Your task is to quote, unchanged, only the lines from the one with "base_ring();" through the one with "from mathutils import Matrix, Vector, noise", both ends included.

§ **Dataset content**
··········

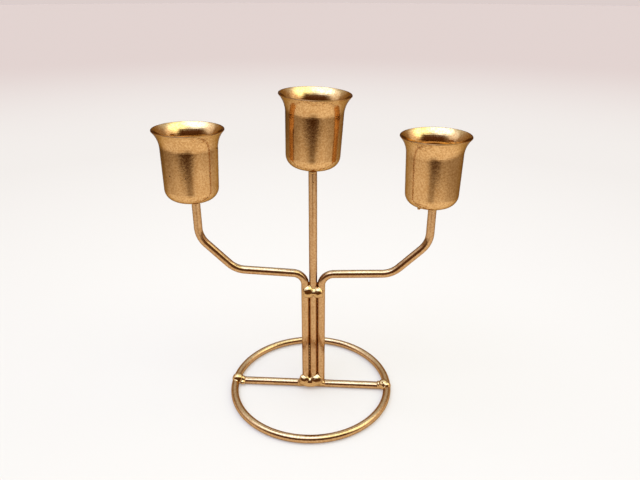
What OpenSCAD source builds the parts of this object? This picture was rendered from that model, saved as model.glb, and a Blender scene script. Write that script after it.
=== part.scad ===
// Three-light candle stand for a table: a round wire foot, three upright wires held side by side,
// two of them bent out into arms, and three drawn bell cups, each a socket for a taper candle.
// +Z is up, +X lies along the foot's cross bar, and the table is the plane z = 0.
// It is made by hand, so the arms and the cups differ a little. Lists that give both arms hold the
// left and then the right one, and lists that give the cups hold the left, right and centre one.

/* [Wire] */
// Diameter of all the wire, lacquer included
wire_d = 3.9; // [3.4:0.1:4.4]

/* [Foot] */
// Diameter of the foot ring, centre line to centre line
ring_d = 80; // [70:1:100]
// Gap between the ring's two wire ends, under the left weld
ring_seam = 0.4; // [0.2:0.1:0.8]

/* [Stem] */
// How far right of the ring's centre the stem stands
stem_x = 1.3; // [-3:0.1:3]
// How far behind the ring's centre the stem and the cross bar lie
stem_y = 0.7; // [-2:0.1:2]
// Height of the centre cup's underside above the table
stem_h = 120.5; // [112:0.1:130]
// How deep the feet of the uprights are set down into the cross bar
foot_sink = 0.5; // [0.3:0.1:0.8]

/* [Arms] */
// Turn of both arms about the stem, in degrees, left arm to the front
arm_swing = 3.4; // [0:0.1:6]
// Distance from the stem's middle to the wire under each side cup
arm_reach = [53.4, 54.8]; // [46:0.1:60]
// Height of each side cup's underside above the table
arm_h = [105.2, 102.6]; // [98:0.1:108]
// Height at which each arm turns out of the stem
arm_turn_h = [67.5, 67.3]; // [60:0.1:70]
// Climb of each arm's long run, from the stem to its next bend
arm_climb = [2.5, 0.3]; // [0:0.1:3]
// Width of each arm's slanting part
slant_w = [16.2, 16.9]; // [14:0.1:20]
// Height that each arm's slanting part climbs
slant_h = [16.9, 16.3]; // [14:0.1:20]
// Bend radius where an arm leaves the stem, to the centre line
stem_bend_r = 6.2; // [4:0.1:8]
// Bend radius at both ends of the slanting part, to the centre line
slant_bend_r = 11.6; // [8:0.1:14]

/* [Cups] */
// Height of a cup
cup_h = 32.9; // [30:0.1:36]
// Outer diameter over the rim
rim_d = 31.4; // [30:0.1:34]
// Outer diameter at the top of the body, where the flare starts
body_top_d = 25.2; // [24.8:0.1:26]
// Outer diameter at the bottom of the body
body_bottom_d = 24.2; // [24:0.1:24.8]
// Height at which the flare starts
flare_z = 24.8; // [24:0.1:27]
// Inner diameter of the straight socket, for a 22 mm candle
socket_d = 22.8; // [22.6:0.1:23]
// Radius of the crown under the cup
crown_r = 30; // [26:1:40]
// Radius of the bend between the crown and the body
corner_r = 5.5; // [4:0.1:8]
// Thickness of the rim
rim_t = 0.7; // [0.6:0.1:1]
// How far each cup stands to the right of its wire
cup_shift = [-1.3, -0.9, -0.1]; // [-2:0.1:2]
// How far each cup leans to the right, in degrees
cup_lean = [1.3, -0.6, 2.3]; // [-3:0.1:3]
// How far each cup leans to the back, in degrees
cup_tip = [0.9, 0, -0.7]; // [-3:0.1:3]

/* [Hidden] */
$fn = 72;

// How far a shape that cuts another, or is cut, runs past the cut
past = 1;
wire_r = wire_d / 2;
ring_r = ring_d / 2;
bar_top = wire_d;
LEFT = 0;
RIGHT = 1;
CENTRE = 2;

// Foot of each upright's centre line, counted from the stem's middle
upright_x = [-wire_d, 0, wire_d];
// Wire under each cup, counted from the stem's middle
light_x = [-arm_reach[LEFT], arm_reach[RIGHT], 0];
light_h = [arm_h[LEFT], arm_h[RIGHT], stem_h];

arm_bend_r = [0, stem_bend_r, slant_bend_r, slant_bend_r, 0];
// A bend draws the wire a little thinner, and the straights lap into it
bend_thinning = 0.03;
bend_lap = 0.2;

// Height of the weld that ties the uprights together
tie_h = 58.3;
// Weld metal starts this far in front of the stem's middle
weld_front = 0.6;
// Drops of weld metal, each as [x from the stem's middle, depth in front of it, height, radius],
// and the round run of metal that joins them, as [first x, last x, depth, height, radius]
foot_drops = [
    [-6.4, 1.1, 3.5, 1.6],
    [-4.7, 1.3, 5.0, 2.1],
    [-2.4, 1.6, 3.5, 2.0],
    [1.2, 1.4, 5.4, 2.3],
    [3.5, 1.5, 3.9, 1.9]
];
foot_run = [-5.2, 3.8, 1.6, 2.9, 1.9];
tie_drops = [
    [-3.1, 1.1, 0, 2.0],
    [-2.3, 0.5, 0.1, 2.8],
    [2.4, 0.6, -0.3, 2.4],
    [3.1, 1.1, -0.4, 1.8]
];
tie_run = [-3.1, 3.1, 1.4, -0.3, 1.6];
// Drops on a ring joint, each as [x inwards from the ring's centre line, y, height, radius]
left_ring_drops = [
    [0.2, -0.4, 2.7, 2.3],
    [2.3, -0.3, 2.6, 1.9],
    [0.5, -2.2, 2.5, 2.0]
];
right_ring_drops = [
    [1.0, 0.2, 2.6, 2.2],
    [3.0, 0, 2.4, 1.8],
    [0.8, -1.3, 2.5, 1.9]
];
// Width and height of the collar of weld metal under a cup
cup_weld_t = 0.4;
cup_weld_h = 1;

wire_colour = "#b9874a";
cup_colour = "#c79a5e";
weld_colour = "#d9b877";

// ---- Lines and bends -------------------------------------------------------------------------

function heading(a, b) = atan2(b[1] - a[1], b[0] - a[0]);
function step(angle, length) = length * [cos(angle), sin(angle)];
function turn(line, i) = heading(line[i], line[i + 1]) - heading(line[i - 1], line[i]);
// Length that a bend takes from each of the two straights that meet in it
function setback(line, radii, i) =
    radii[i] == 0 ? 0 : radii[i] * tan(abs(turn(line, i)) / 2);
// Points along a circular arc, both ends included
function arc(centre, r, from, to, n) =
    [for (i = [0:n]) centre + step(from + (to - from) * i / n, r)];

// Length of straight wire before or after point i, less its bend, with a short lap into the bend
function trim(line, radii, i) = radii[i] == 0 ? 0 : setback(line, radii, i) - bend_lap;

// Round wire along a line of straights and bends in the XY plane
module bent_wire(line, radii, d) {
    last = len(line) - 1;
    for (i = [0:last - 1]) {
        angle = heading(line[i], line[i + 1]);
        start = line[i] + step(angle, trim(line, radii, i));
        end = line[i + 1] - step(angle, trim(line, radii, i + 1));
        translate([start[0], start[1], 0])
            rotate([0, 90, angle])
                cylinder(d = d, h = norm(end - start));
    }
    for (i = [1:last - 1]) {
        side = sign(turn(line, i));
        angle = heading(line[i - 1], line[i]);
        start = line[i] - step(angle, setback(line, radii, i));
        centre = start + step(angle + 90 * side, radii[i]);
        sweep = abs(turn(line, i));
        translate([centre[0], centre[1], 0])
            rotate(side > 0 ? angle - 90 : angle + 90 - sweep)
                rotate_extrude(angle = sweep)
                    translate([radii[i], 0])
                        circle(d = d - bend_thinning);
    }
}

module at_stem() {
    translate([stem_x, stem_y, 0])
        children();
}

// Places a child that is drawn in the plane of the arms
module at_arms() {
    at_stem()
        rotate(arm_swing)
            children();
}

// The bar's flat ends stop half way into the ring, which is then cut out of them
module bar_wire() {
    half_length = ring_r - wire_r / 2;
    translate([-half_length, stem_y, wire_r])
        rotate([0, 90, 0])
            cylinder(d = wire_d, h = 2 * half_length);
}

module ring_wire() {
    translate([0, 0, wire_r])
        rotate_extrude($fn = 240)
            translate([ring_r, 0])
                circle(d = wire_d);
}

// ---- Cups ------------------------------------------------------------------------------------

// Places a child drawn on the cup's own axis, from its underside up
module at_cup(which) {
    at_arms()
        translate([light_x[which] + cup_shift[which], 0, light_h[which]])
            rotate([-cup_tip[which], 0, 0])
                rotate([0, cup_lean[which], 0])
                    children();
}

// Everything that lies above the crown under a cup
module crown_ball(which) {
    at_cup(which)
        translate([0, 0, crown_r])
            sphere(r = crown_r, $fn = 300);
}

// Half of a cup's cross-section: crown, corner, body, flare, lip, and back down inside
module cup_section() {
    bottom_r = body_bottom_d / 2;
    top_r = body_top_d / 2;
    socket_r = socket_d / 2;
    sheet_t = bottom_r - socket_r;
    lip_r = rim_t / 2;
    lip = [rim_d / 2 - lip_r, cup_h - lip_r];

    // The corner is an arc that meets the crown and the body's wall smoothly
    corner_x = bottom_r - corner_r;
    corner = [corner_x, crown_r - sqrt((crown_r - corner_r) ^ 2 - corner_x ^ 2)];
    crown_end = -90 + asin(corner_x / (crown_r - corner_r));

    // The body widens a little up to the flare, and the socket inside it is straight
    taper = atan((top_r - bottom_r) / (flare_z - corner[1]));
    outer = flare([top_r, flare_z], taper, lip, lip_r);
    inner = flare([socket_r, flare_z], 0, lip, -lip_r);
    outer_end = heading(outer[0], lip);
    inner_end = heading(inner[0], lip);

    polygon(concat(
        arc([0, crown_r], crown_r, -90, crown_end, 6),
        arc(corner, corner_r, crown_end, -taper, 10),
        arc(outer[0], outer[1], 180 - taper, outer_end, 12),
        arc(lip, lip_r, outer_end - 180, inner_end, 10),
        arc(inner[0], inner[1], inner_end, 180, 12),
        arc(corner, corner_r - sheet_t, 0, crown_end, 10),
        arc([0, crown_r], crown_r - sheet_t, crown_end, -90, 6)
    ));
}

// Circle of the flare, as [centre, radius]. It leaves the wall smoothly at the point start, and meets
// the lip smoothly: from outside where lip_r is positive, and from inside where it is negative
function flare(start, taper, lip, lip_r) =
    let (span = lip - start, outwards = step(-taper, 1))
    let (r = (span * span - lip_r ^ 2) / (span * outwards + lip_r) / 2)
    [start + r * outwards, r];

module cup(which) {
    color(cup_colour)
        at_cup(which)
            rotate_extrude($fn = 120)
                cup_section();
}

// ---- Wire pieces -----------------------------------------------------------------------------

module base_ring() {
    color(wire_colour)
        difference() {
            ring_wire();
            translate([-ring_r - wire_d, stem_y - ring_seam / 2, -past])
                cube([2 * wire_d, ring_seam, wire_d + 2 * past]);
        }
}

module cross_bar() {
    color(wire_colour)
        difference() {
            bar_wire();
            ring_wire();
        }
}

module centre_stem() {
    color(wire_colour)
        difference() {
            at_stem()
                translate([0, 0, bar_top - foot_sink])
                    cylinder(d = wire_d, h = stem_h - bar_top + foot_sink + past);
            bar_wire();
            crown_ball(CENTRE);
        }
}

// Centre line of an arm, as it leaves the stem to the right: x outwards, y up
function arm_line(which) =
    let (reach = arm_reach[which], h = arm_turn_h[which] + arm_climb[which])
    [
        [wire_d, 0],
        [wire_d, arm_turn_h[which]],
        [reach - slant_w[which], h],
        [reach, h + slant_h[which]],
        [reach, arm_h[which] + past]
    ];

module arm_wire(which) {
    at_arms()
        mirror([which == LEFT ? 1 : 0, 0, 0])
            rotate([90, 0, 0])
                bent_wire(arm_line(which), arm_bend_r, wire_d);
}

module arm(which) {
    color(wire_colour)
        difference() {
            arm_wire(which);
            translate([-ring_d, -ring_d, -past])
                cube([2 * ring_d, 2 * ring_d, past + bar_top - foot_sink]);
            bar_wire();
            crown_ball(which);
        }
}

// ---- Welds -----------------------------------------------------------------------------------

// The three uprights, up to the arms' bends
module uprights() {
    foot = bar_top - foot_sink;
    at_arms()
        for (x = upright_x)
            translate([x, 0, foot])
                cylinder(d = wire_d, h = min(arm_turn_h) - foot);
}

// Drops run together into a bead across the front of the uprights
module bead(drops, run, z) {
    color(weld_colour)
        difference() {
            at_arms()
                intersection() {
                    union() {
                        for (drop = drops)
                            translate([drop[0], -drop[1], z + drop[2]])
                                rotate([90, 0, 0])
                                    sphere(r = drop[3]);
                        translate([run[0], -run[2], z + run[3]])
                            rotate([0, 90, 0])
                                cylinder(r = run[4], h = run[1] - run[0]);
                    }
                    translate([-ring_r, -ring_r, 0])
                        cube([ring_d, ring_r - weld_front, stem_h]);
                }
            uprights();
            bar_wire();
        }
}

// Bead where the uprights stand on the cross bar
module foot_weld() {
    bead(foot_drops, foot_run, 0);
}

// Bead that ties the uprights together below the arms' bends
module tie_weld() {
    bead(tie_drops, tie_run, tie_h);
}

// Bead on top of the joint between the cross bar and the ring; side is -1 left, 1 right
module ring_weld(list, side) {
    color(weld_colour)
        difference() {
            for (drop = list)
                translate([side * (ring_r - drop[0]), stem_y + drop[1], drop[2]])
                    sphere(r = drop[3]);
            ring_wire();
            bar_wire();
        }
}

// Thin collar where a wire's end meets the crown of its cup
module cup_weld(which) {
    color(weld_colour)
        difference() {
            at_arms()
                translate([light_x[which], 0, light_h[which] - cup_weld_h])
                    rotate_extrude()
                        polygon([
                            [wire_r, 0],
                            [wire_r + cup_weld_t, cup_weld_h],
                            [wire_r + cup_weld_t, cup_weld_h + past],
                            [wire_r, cup_weld_h + past]
                        ]);
            crown_ball(which);
        }
}

base_ring();
cross_bar();
centre_stem();
arm(LEFT);  // left_arm
arm(RIGHT);  // right_arm
cup(LEFT);  // left_cup
cup(CENTRE);  // centre_cup
cup(RIGHT);  // right_cup
foot_weld();
tie_weld();
ring_weld(left_ring_drops, -1);  // left_ring_weld
ring_weld(right_ring_drops, 1);  // right_ring_weld
cup_weld(LEFT);  // left_cup_weld
cup_weld(CENTRE);  // centre_cup_weld
cup_weld(RIGHT);  // right_cup_weld
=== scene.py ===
"""Three-light wire candle stand: gold lacquer, weld metal and a plain studio around the frame."""

import math

import bmesh
import bpy
from mathutils import Matrix, Vector, noise


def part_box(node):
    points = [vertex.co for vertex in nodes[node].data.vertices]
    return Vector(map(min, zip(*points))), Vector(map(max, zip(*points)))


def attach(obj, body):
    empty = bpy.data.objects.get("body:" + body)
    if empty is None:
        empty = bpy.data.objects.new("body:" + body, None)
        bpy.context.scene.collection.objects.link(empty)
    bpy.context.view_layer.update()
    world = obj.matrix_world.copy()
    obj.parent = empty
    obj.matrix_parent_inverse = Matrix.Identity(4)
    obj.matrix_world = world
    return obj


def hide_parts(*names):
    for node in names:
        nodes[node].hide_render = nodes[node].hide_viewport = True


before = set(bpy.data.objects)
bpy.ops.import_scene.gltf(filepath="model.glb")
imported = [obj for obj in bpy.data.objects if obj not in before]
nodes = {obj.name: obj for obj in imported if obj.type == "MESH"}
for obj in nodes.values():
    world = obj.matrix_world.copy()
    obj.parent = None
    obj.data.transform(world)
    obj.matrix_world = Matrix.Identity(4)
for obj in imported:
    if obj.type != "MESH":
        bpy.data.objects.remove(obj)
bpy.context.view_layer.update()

MM = 0.001

# ---- Sizes taken from the frame: corners in metres, and the rest in mm -------------------------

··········

§ **Finished answer**
base_ring();
cross_bar();
centre_stem();
arm(LEFT);  // left_arm
arm(RIGHT);  // right_arm
cup(LEFT);  // left_cup
cup(CENTRE);  // centre_cup
cup(RIGHT);  // right_cup
foot_weld();
tie_weld();
ring_weld(left_ring_drops, -1);  // left_ring_weld
ring_weld(right_ring_drops, 1);  // right_ring_weld
cup_weld(LEFT);  // left_cup_weld
cup_weld(CENTRE);  // centre_cup_weld
cup_weld(RIGHT);  // right_cup_weld
=== scene.py ===
"""Three-light wire candle stand: gold lacquer, weld metal and a plain studio around the frame."""

import math

import bmesh
import bpy
from mathutils import Matrix, Vector, noise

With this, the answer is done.